In 1889, Statham's predictions of the situation in that year - printed a decade earlier in 1879 - were unearthed and reprinted verbatim, due to their extraordinary accuracy.

===The North (1890-1895)===
Statham briefly moved to the Transvaal Republic where he edited the Transvaal Observer (1890-1891), and afterwards The Independent in Kimberley (1891–93). He had in fact been attracted to The Independent due to its name, but he quickly found out that it was in fact committed to a pro-Rhodes policy. The Star in Johannesburg offered him an editorship position, but he refused due to its pro-Rhodes agenda, preferring unemployment to endorsing an ideology he hated. For the next few years he subsisted on occasional income from articles he wrote, and lived in poverty.

==Writings in Europe (1895-1899)==
Statham returned to Europe in 1895, as representative of the Transvaal Republic, and served as the republic's press attaché in London. His writings were intent on refuting the propaganda which was filling the British press at the time with regards to the South African situation. He prophesied that the Jameson Raid would be followed by a renewed imperial attempt to incorporate the Boer republics. His propaganda work during the Boer war led to trouble with the police again, this time as a spy, as he was followed and his mail watched.

At this time, he wrote the fiery political books Mr Magnus (1896), South Africa as It Is (1897), Paul Kruger and his Times (1898) and The South African Crisis: the Truth about the Transvaal (1899), in which he attacked Cecil Rhodes, De Beers, and the chartered British South Africa Company (BSAC).

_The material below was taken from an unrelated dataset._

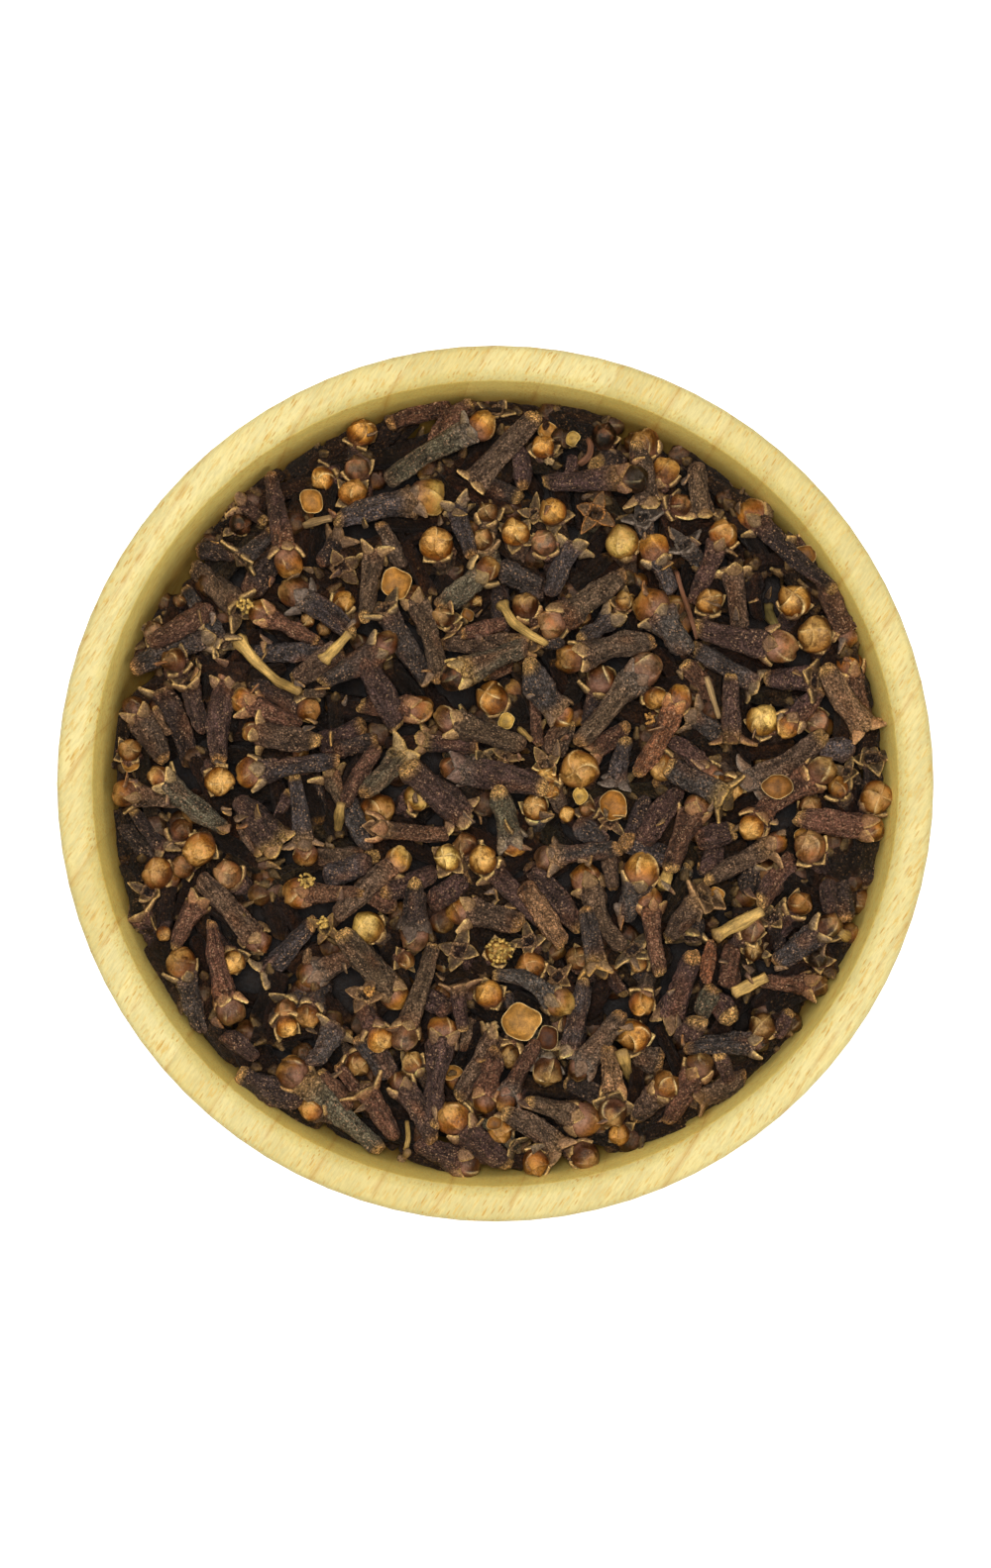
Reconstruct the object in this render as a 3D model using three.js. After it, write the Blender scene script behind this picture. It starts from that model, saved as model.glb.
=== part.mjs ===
// A turned bamboo bowl filled with whole cloves.
// Millimetres, +Z up, origin at the centre of the foot's underside.
// Two pieces: the bowl, and the heap of cloves as one solid out to its uneven outline.
import * as THREE from "three";

// ---------------------------------------------------------------- sizes
const SEGMENTS = 80; // facets round the bowl

// bowl, outside
const RIM_R = 63.0; // outer radius at the widest, just under the rim
const HEIGHT = 58.0;
const FOOT_R = 28.0; // flat foot
const FOOT_CHAMFER = 0.6;
const FOOT_NECK_R = 28.6; // where the foot runs into the belly
const BELLY_TOP_Z = 52.0; // above this the outer wall is upright
const BELLY_DEPTH = 53.0; // half height of the superellipse that the belly follows
const BELLY_POWER = 2.2;

// rim
const RIM_ROUND = 0.95; // outer rounding of the lip
const RIM_FLAT_R = 59.35; // inner end of the lip's flat top
const LIP_INNER_R = 58.1; // inner end of the lip's bevel
const LIP_BEVEL_DROP = 0.6;

// bowl, inside
const WELL_R = 57.85; // inner radius at the top of the wall
const WELL_TOP_Z = 57.0;
const WELL_FLOOR_Z = 8.0; // 8 mm of wood under the well
const WELL_POWER = 2.6;
const WELL_TAPER = 0.09; // share by which the wall closes in towards the floor

// heap of cloves
const GAP = 0.3; // between the heap and the wall
const HEAP_EDGE_Z = 49.2; // where the heap meets the wall
const HEAP_CROWN = 1.6; // how much its middle stands above its edge
const CLOVES = 230; // cloves lying on top
const CLOVE_HALF_LENGTH = 4.6;
const CLOVE_R = 1.5;
const HEAD_R = 2.2;
const HEAP_CELLS = 46; // cells across the heap's top
const HEAP_SIDE_STEPS = 4;

// ---------------------------------------------------------------- outlines
// half width of a superellipse, as a share, at a share of its depth
function belly(share, power) {
  const u = Math.min(1, Math.max(0, share));
  return Math.pow(1 - Math.pow(u, power), 1 / power);
}

// inner radius of the bowl at height z
function wellRadius(z) {
  const u = Math.min(1, Math.max(0, (WELL_TOP_Z - z) / (WELL_TOP_Z - WELL_FLOOR_Z)));
  return WELL_R * belly(u, WELL_POWER) * (1 - WELL_TAPER * u);
}

// outer radius of the bowl at height z, below the lip
function bellyRadius(z) {
  return RIM_R * belly((BELLY_TOP_Z - z) / BELLY_DEPTH, BELLY_POWER);
}

// height at which a radius function meets a radius, by halving
function heightAt(radiusOf, r, low, high) {
  for (let i = 0; i < 40; i++) {
    const middle = (low + high) / 2;
    if (radiusOf(middle) < r) low = middle;
    else high = middle;
  }
  return (low + high) / 2;
}

// points of the well's wall between two turns, in degrees, from the top (0) to the floor (90)
function wellPoints(from, to, steps, inset = 0) {
  const points = [];
  const depth = WELL_TOP_Z - WELL_FLOOR_Z;
  const at = (degrees) => {
    const u = Math.sin(THREE.MathUtils.degToRad(degrees));
    const z = WELL_TOP_Z - depth * Math.min(u, 0.9999);
    return new THREE.Vector2(wellRadius(z), z);
  };
  for (let i = 0; i <= steps; i++) {
    const degrees = from + ((to - from) * i) / steps;
    const here = at(degrees);
    // the inset moves the point square to the wall, into the well
    const along = at(Math.min(89.6, degrees + 0.2)).sub(at(Math.max(0, degrees - 0.2))).normalize();
    points.push(new THREE.Vector2(Math.max(0, here.x + inset * along.y), here.y - inset * along.x));
  }
  return points;
}

function arc(cx, cz, r, from, to, steps) {
  const points = [];
  for (let i = 0; i <= steps; i++) {
    const a = THREE.MathUtils.degToRad(from + ((to - from) * i) / steps);
    points.push(new THREE.Vector2(cx + r * Math.cos(a), cz + r * Math.sin(a)));
  }
  return points;
}

function bowlProfile() {
  const neck = heightAt(bellyRadius, FOOT_NECK_R, 0, BELLY_TOP_Z);
  const outline = [
    new THREE.Vector2(0, 0),
    new THREE.Vector2(FOOT_R - FOOT_CHAMFER, 0),
    new THREE.Vector2(FOOT_R, FOOT_CHAMFER),
    new THREE.Vector2(FOOT_R, neck - 0.7),
    new THREE.Vector2(FOOT_NECK_R, neck),
  ];
  // belly: from the foot out to the upright wall
  const steps = 9,
    start = Math.acos(Math.min(1, FOOT_NECK_R / RIM_R));
  for (let i = 1; i <= steps; i++) {
    const z = BELLY_TOP_Z - (BELLY_TOP_Z - neck) * (Math.sin(start * (1 - i / steps)) / Math.sin(start));
    outline.push(new THREE.Vector2(bellyRadius(z), z));
  }
  // lip: rounded outside, flat on top, a bevel and then the wall inside
  outline.push(...arc(RIM_R - RIM_ROUND, HEIGHT - RIM_ROUND, RIM_ROUND, 0, 90, 3));
  outline.push(new THREE.Vector2(RIM_FLAT_R, HEIGHT));
  outline.push(new THREE.Vector2(LIP_INNER_R, HEIGHT - LIP_BEVEL_DROP));
  outline.push(...wellPoints(0, 86, 10));
  outline.push(new THREE.Vector2(0, WELL_FLOOR_Z));
  return outline;
}

// ---------------------------------------------------------------- heap
// a repeatable stream of numbers from 0 to 1
function stream(seed) {
  let state = seed >>> 0;
  return () => {
    state = (Math.imul(state, 1664525) + 1013904223) >>> 0;
    return state / 4294967296;
  };
}

// cloves scattered evenly over the heap, each with its own heading and lie
function scatter() {
  const next = stream(41),
    golden = Math.PI * (3 - Math.sqrt(5));
  return Array.from({ length: CLOVES }, (_, i) => {
    const r = (wellRadius(HEAP_EDGE_Z) - 3.5) * Math.sqrt((i + 0.5) / CLOVES);
    const a = i * golden + 0.3 * next();
    const heading = next() * Math.PI * 2;
    return {
      x: r * Math.cos(a),
      y: r * Math.sin(a),
      dx: Math.cos(heading),
      dy: Math.sin(heading),
      tilt: (next() - 0.5) * 0.24,
      lift: -0.9 + 1.5 * next(),
    };
  });
}

function crown(r) {
  const share = Math.min(1, r / wellRadius(HEAP_EDGE_Z));
  return HEAP_EDGE_Z + HEAP_CROWN * (1 - share * share);
}

// height of the heap's top over (x, y): the highest clove there, or the hollow between cloves
function heapTop(x, y, cloves) {
  const ground = crown(Math.hypot(x, y));
  let top = ground - 1.4;
  for (const c of cloves) {
    const along = (x - c.x) * c.dx + (y - c.y) * c.dy;
    const held = THREE.MathUtils.clamp(along, -CLOVE_HALF_LENGTH, CLOVE_HALF_LENGTH);
    const off = Math.hypot(x - c.x - held * c.dx, y - c.y - held * c.dy);
    // the stem widens to the head at one end
    const radius = held > CLOVE_HALF_LENGTH * 0.55 ? HEAD_R : CLOVE_R;
    if (off < radius) {
      const lie = crown(Math.hypot(c.x, c.y)) + c.lift + held * c.tilt;
      top = Math.max(top, lie - radius * 0.35 + Math.sqrt(radius * radius - off * off));
    }
  }
  return top;
}

// a square grid laid over a disc with nearly even cells: a and b run from -1 to 1
function onDisc(a, b) {
  if (a === 0 && b === 0) return { r: 0, angle: 0 };
  return Math.abs(a) > Math.abs(b)
    ? { r: Math.abs(a), angle: (Math.PI / 4) * (b / a) + (a < 0 ? Math.PI : 0) }
    : { r: Math.abs(b), angle: Math.PI / 2 - (Math.PI / 4) * (a / b) + (b < 0 ? Math.PI : 0) };
}

function heapGeometry() {
  const cloves = scatter();
  const edge = wellRadius(HEAP_EDGE_Z) - GAP - 0.05;
  const places = [],
    faces = [];

  // top: the relief of the cloves, easing down to an even edge at the wall
  const at = (i, j) => j * (HEAP_CELLS + 1) + i;
  for (let j = 0; j <= HEAP_CELLS; j++) {
    for (let i = 0; i <= HEAP_CELLS; i++) {
      const { r: share, angle } = onDisc((2 * i) / HEAP_CELLS - 1, (2 * j) / HEAP_CELLS - 1);
      const x = edge * share * Math.cos(angle),
        y = edge * share * Math.sin(angle);
      const ease = THREE.MathUtils.clamp((edge * (1 - share)) / 2.5, 0, 1);
      places.push(x, y, THREE.MathUtils.lerp(HEAP_EDGE_Z - 0.6, heapTop(x, y, cloves), ease));
    }
  }
  for (let j = 0; j < HEAP_CELLS; j++) {
    for (let i = 0; i < HEAP_CELLS; i++) {
      const [p, q, s, t] = [at(i, j), at(i + 1, j), at(i + 1, j + 1), at(i, j + 1)];
      // the diagonal follows the shorter step in height
      if (Math.abs(places[3 * p + 2] - places[3 * s + 2]) < Math.abs(places[3 * q + 2] - places[3 * t + 2]))
        faces.push(p, q, s, p, s, t);
      else faces.push(p, q, t, q, s, t);
    }
  }

  // the rim of the grid, in order round the heap
  const rim = [];
  for (let i = 0; i < HEAP_CELLS; i++) rim.push(at(i, 0));
  for (let j = 0; j < HEAP_CELLS; j++) rim.push(at(HEAP_CELLS, j));
  for (let i = HEAP_CELLS; i > 0; i--) rim.push(at(i, HEAP_CELLS));
  for (let j = HEAP_CELLS; j > 0; j--) rim.push(at(0, j));

  // side: follows the well's wall down to the floor
  const edgeDegrees = THREE.MathUtils.radToDeg(
    Math.asin((WELL_TOP_Z - HEAP_EDGE_Z + 0.6) / (WELL_TOP_Z - WELL_FLOOR_Z)),
  );
  const levels = wellPoints(edgeDegrees, 78, HEAP_SIDE_STEPS, GAP + 0.08).slice(1);
  let above = rim;
  for (const level of levels) {
    const ring = rim.map((k) => {
      const angle = Math.atan2(places[3 * k + 1], places[3 * k]);
      places.push(level.x * Math.cos(angle), level.x * Math.sin(angle), level.y);
      return places.length / 3 - 1;
    });
    ring.forEach((k, i) => {
      const n = (i + 1) % ring.length;
      faces.push(above[i], k, ring[n], above[i], ring[n], above[n]);
    });
    above = ring;
  }
  places.push(0, 0, WELL_FLOOR_Z + GAP + 0.1);
  const floor = places.length / 3 - 1;
  above.forEach((k, i) => faces.push(k, floor, above[(i + 1) % above.length]));

  const geometry = new THREE.BufferGeometry();
  geometry.setAttribute("position", new THREE.Float32BufferAttribute(places, 3));
  geometry.setIndex(faces);
  geometry.computeVertexNormals();
  return geometry;
}

// ---------------------------------------------------------------- model
const wood = new THREE.MeshStandardMaterial({ color: 0xe2cb84, roughness: 0.5, metalness: 0 });
const spice = new THREE.MeshStandardMaterial({ color: 0x4a3428, roughness: 0.85, metalness: 0 });

const bowlGeometry = new THREE.LatheGeometry(bowlProfile(), SEGMENTS);
bowlGeometry.rotateX(Math.PI / 2);
const bowl = new THREE.Mesh(bowlGeometry, wood);
bowl.name = "bowl";

const cloves = new THREE.Mesh(heapGeometry(), spice);
cloves.name = "cloves";

const model = new THREE.Group();
model.name = "bowl_of_cloves";
model.add(bowl, cloves);

export default model;
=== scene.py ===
import math

import bpy
import numpy as np
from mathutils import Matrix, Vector


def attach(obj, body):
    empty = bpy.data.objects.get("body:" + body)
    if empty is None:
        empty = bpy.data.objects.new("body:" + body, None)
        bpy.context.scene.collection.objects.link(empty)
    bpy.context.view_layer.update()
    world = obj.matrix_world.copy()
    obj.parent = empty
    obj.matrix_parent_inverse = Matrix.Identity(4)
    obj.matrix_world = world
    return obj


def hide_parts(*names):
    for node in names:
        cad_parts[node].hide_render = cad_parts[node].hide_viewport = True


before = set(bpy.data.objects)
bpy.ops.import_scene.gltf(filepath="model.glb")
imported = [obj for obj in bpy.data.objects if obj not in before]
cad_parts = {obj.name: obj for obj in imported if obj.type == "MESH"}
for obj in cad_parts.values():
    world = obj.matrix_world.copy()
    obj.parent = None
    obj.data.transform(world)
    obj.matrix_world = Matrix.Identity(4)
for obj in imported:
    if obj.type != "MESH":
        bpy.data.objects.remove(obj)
bpy.context.view_layer.update()

MM = 0.001
PX = 0.14253  # mm in one pixel of the 1000 x 1583 picture, at the height of the rim
CENTRE = (499.8, 791.1)  # the bowl's axis in that picture
RIM_Z = 58.0
EYE_Z = 658.0  # the camera's height over the table
WELL_R, WELL_TOP_Z, WELL_FLOOR_Z, WELL_POWER, WELL_TAPER = 57.85, 57.0, 8.0, 2.6, 0.09
RNG = np.random.default_rng(20240613)


def well_radius(z):
    """Inner radius of the bowl at height z, in mm."""
    u = np.clip((WELL_TOP_Z - np.asarray(z, float)) / (WELL_TOP_Z - WELL_FLOOR_Z), 0, 0.999)
    return WELL_R * (1 - u**WELL_POWER) ** (1 / WELL_POWER) * (1 - WELL_TAPER * u)


def linear(rgb, gain=1.0):
    out = []
    for c in rgb:
        c = c / 255.0
        out.append(gain * (c / 12.92 if c <= 0.04045 else ((c + 0.055) / 1.055) ** 2.4))
    return np.array(out)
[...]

The British government's granting of the BSAC's royal charter to occupy and administer what became Rhodesia was, Statham wrote, "the most extraordinary usurpation of power ever perpetrated, since the Popes gave over the Peruvians into the hands of Pizarro".

==Later life==
In later life he tried to work as a music professor and composed several music pieces, such as South African National Songs, While Table Mountain Stands (his proposed national anthem for the Cape Colony), Volkslied (anthem for the Transvaal). In addition to his anthems for the various states of southern Africa, he composed Komt broeders komt! as a proposed anthem for a united South Africa. He died of kidney failure in Surrey in March 1908.